What’s now called the Getty Villa served as the decades-long home for the J. Paul Getty Trust’s extensive art collection. But in 1997, the Getty Center opened. The end result is a remarkable complex of travertine and white metal-clad pavilions that houses ornate French furniture, recognizable Impressionist pieces and rotating exhibitions. Its relative inaccessibility is more than compensated for by free admission and panoramic views, from the hills and the ocean in the west all the way around to Downtown in the east.
What to see inside
Once you’ve parked at the bottom and taken the electric tram ride up the hill, one thing becomes apparent: It’s a big place, with works displayed in four permanent galleries, an exhibition space and the adjacent Getty Research Institute. The West Pavilion’s Impressionist pieces are a perennial crowd-pleaser, particularly Van Gogh’s Irises. Across the way, the South Pavilion features French decorative arts, outdone only by the baroque room recreations in the East Pavilion. Make sure to head to that building’s upper level, where you’ll find a number of Rembrandt masterpieces.

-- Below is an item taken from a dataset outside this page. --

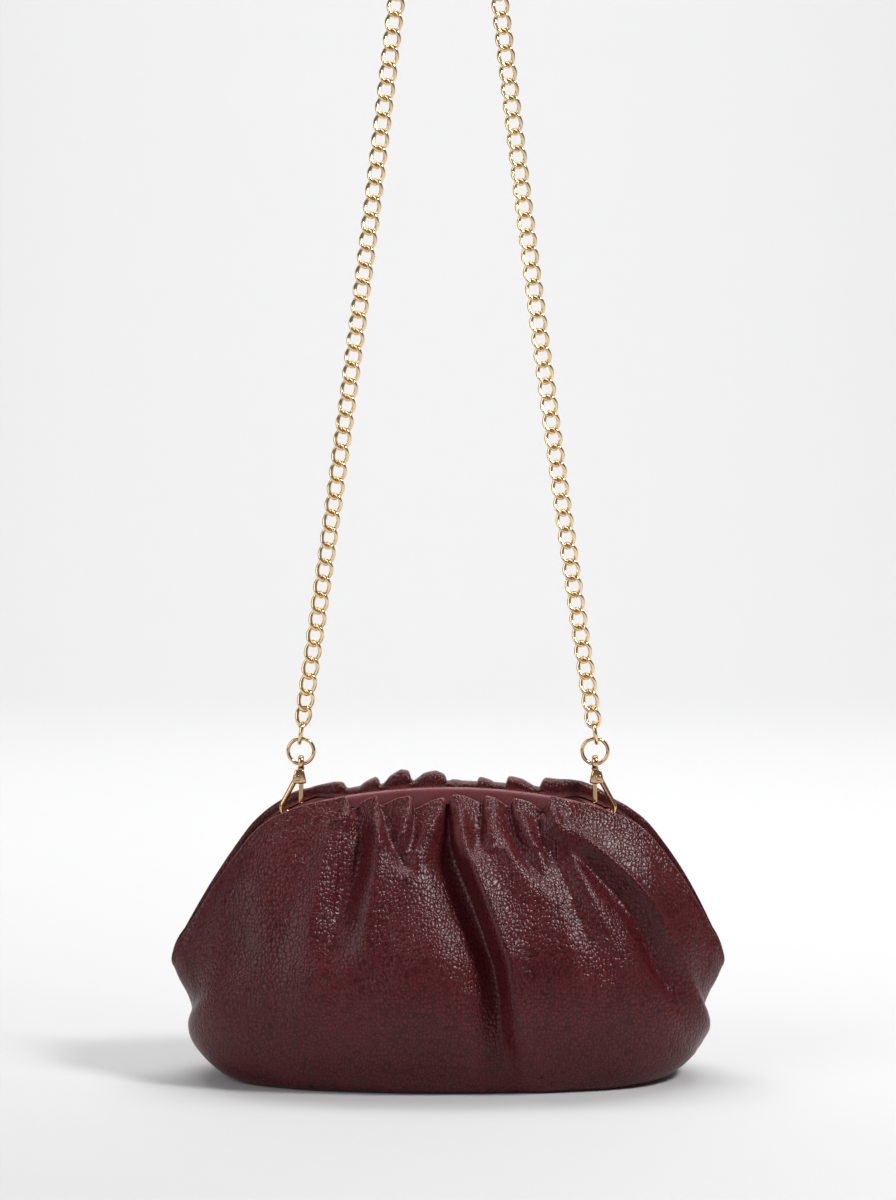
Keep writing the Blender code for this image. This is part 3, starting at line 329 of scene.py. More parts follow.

Meanwhile, the North Pavilion features art exclusively made before 1700—most exquisitely, a collection of illuminated manuscripts on the lower floor.
What to see outside
You could stroll along the Getty’s myriad courtyards, overlooks and fountains without ever stepping foot inside a gallery and still come away satisfied. The most notable destination is Robert Irwin’s Central Garden, a cascading stream that leads to a lush labyrinth of hedges and pathways—make sure to check out the modern sculpture garden just past it. The cactus garden in the southeast corner provides a postcard-perfect view of the city with a cluster of cacti in the foreground. If you’re after sunset views, post up on any of the pavilion’s westward-facing terraces (if you can see the Central Garden and the oceanfront mountains, you’re looking the right way).